You will ship things with confidence which will break conversion and give the company revenue setback
You will be at a bar, with your friends, thinking about an alternate signup flow
You will traumatised the night before your monthly performance meeting with your manager
and many more.
But, it’s okay. You’ll be honed to become a better designer, better problem solver, better communicator and you’ll keep getting better through these inevitably occurring things. So, if this sounds scary but you’re still willing to take the leap, a startup is for you.
7. You will have to constantly work, learn, work and learn
At a startup, everyone is already busy. You’ll be really lucky to get a dedicated mentor during your first months. During college campus placements, we all had the notion of company trainings for 3–6 months before you’re put into a project; at a startup, no. You’ll mostly need to shadow people, understand how they’re working and learn on the go while breaking things (hopefully, fixing as well) on the way.
Let’s look at how YOU, as a designer can make the most out of this situation.
Do the homework. Got the offer letter and now you’re just waiting for the joining date. While you’re doing that, I recommend you stay in touch with your HR, to-be manager and ask how you come a bit more prepared for your job. If there are some resources, small reads, videos and so on that will make you atleast 20% more efficient on your first day/ week/ month.
Example: Read all you can about the company — how they’re making money, what are customers saying about their product. You can follow their blogs to get candid insights on culture. You can ask upfront about the tools that you will be using at work and keep practicing it in your free time.

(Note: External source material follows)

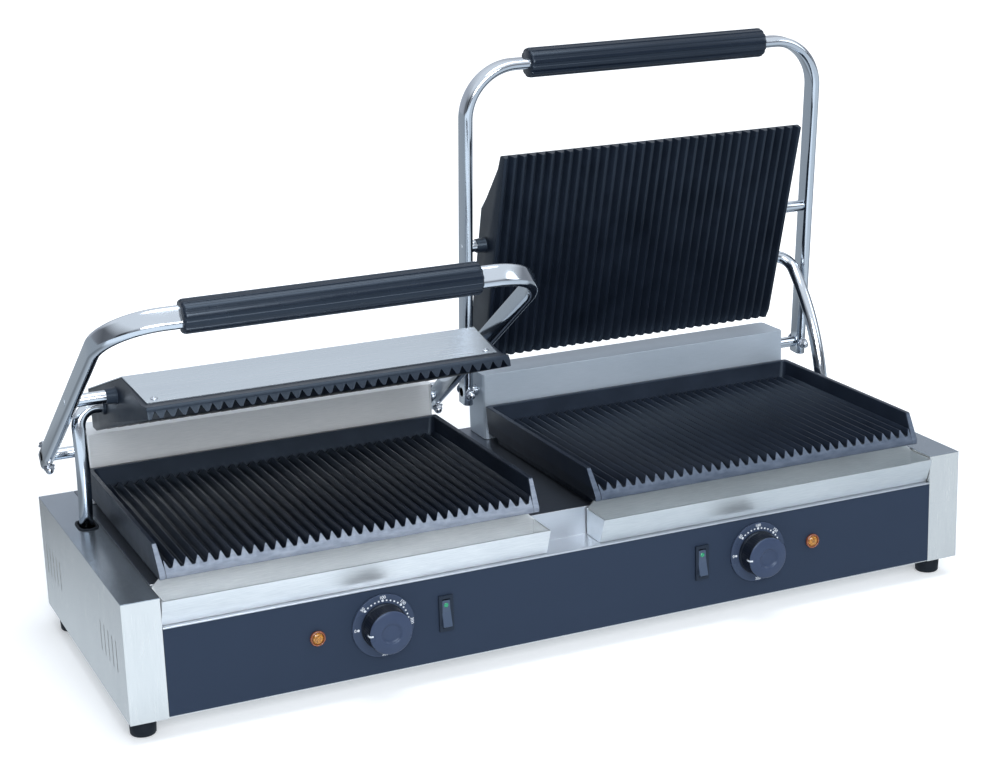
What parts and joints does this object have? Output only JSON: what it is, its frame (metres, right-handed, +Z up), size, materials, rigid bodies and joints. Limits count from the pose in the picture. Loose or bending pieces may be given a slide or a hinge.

This will help you break the ice with a good conversation about their product, some specific reviews, some recent product release and so on. If you really do your homework well, there might be a juicy project for you on day 1 as well.
Practice will make you close-to-perfect. There’s absolutely no alternative to this. You need to keep practicing your work to get better. If you don’t, sooner or later, you’ll become useless for the team. You have to design hundreds of pages, hundreds of different form fields, make hundreds of calls, ship hundreds of small/ big features to truly start understanding a domain. Your job cannot be clerical in nature.
Learning while you’re shipping. This is something that will never change as long as you’re on the job. You will design a set of screens and you will learn development complications, on the fly iterations, trimming of features and scopes. You’ll understand numerous edge cases that are missed by the best of the guys and will have to accommodate in the existing designs and more. You’ll truly keep making changes till the time the design actually hits production and even after.
At a startup, you will see how things often don’t fit the ideal processes. But, by learning and working more, you’ll keep refining the processes and grow more than you’d expected.
8. Your notion of work/ life balance will change
Couple of years ago, I was at my boss’s place where some of our close friends, colleagues, significant others were just having beers over loud EDM. In small groups, some were talking about the premium grass one had scored from Himachal, some sharing their wedding event plans and some were just high and chilling.
My boss and I were stuck with a design problem for over a week now and we were on the terrace discussing about it using the concrete wall as our whiteboard with our fingers as imaginary markers. We continued to do so for about an hour or so. *we were pretty high too* We didn’t solve it but parked at some progress to continue on Monday. We quickly put some bullet points in our shared Evernote and got back to the party. After that night, hardly anyone was willing to join us for a party.
When you’re starting off, to become good at your job, you will need to forget all pre-conceived notions about a fixed time job and how you manage your time. You’ll basically be working all the time and try to fit in your life in parts, in between. I’m not recommending or suggesting in any way that this is good or healthy. But, for a certain period of time, multiple times, this will be required of you and will be expected from you.
9. You’ll need to park your ego at the door
One of the things that will absolutely destroy your ability for personal and professional growth is your ego. Product design is tribal in nature and there’s no room for your ego in a tribe of designers, managers, engineers.
Some examples of common scenarios when designer ego kicks in:
Take my word for it, this is the only possible design. Take it or leave.
‘I’ designed it. It cannot be wrong.
You have no idea about design, you have no right to comment on my work.
I have been doing this for the past 1 year, I know more about this than you.
Don’t show me wireframes and other product inspiration on how to do this. It’s very disrespectful. I will do it my way.
There’s never an only design. You can improve. Always. Ask the other person to help you if he/ she has something in mind.
If you’re very convinced, try to bring the other person on the same page. Spend time in setting the context and story right instead of putting your foot down.
If you have worked on a domain for a year or more, it’s a great practice to share some past experience, numbers, success/ failure stats with use cases. You can build a strong case for your design instead of putting your ego as a wall.
As a designer, you should encourage others to speak and communicate with your language. It leaves less room for error. You’d want to have a clear picture of what your manager, peers have in their mind.
10. It’s a double-edged sword, your position!
The job of a product designer is quite a beautiful one. It’s like a beautiful double edged sword that you’re holding, as one of my managers from years ago taught me.
When your work is visible to hundreds and thousands of customers, you can take all the pride in your heart if they found it useful but, you’ll also have to be the one to take all the hits if they did not find it useful!
You can show off your pride in the form of blog posts, status updates, social bragging, dribbble shots and so on talking about the good work you just shipped. You’ll also have to be the person taking in all the heat from business, founders, engineers and fix if your last work was an inefficient solution.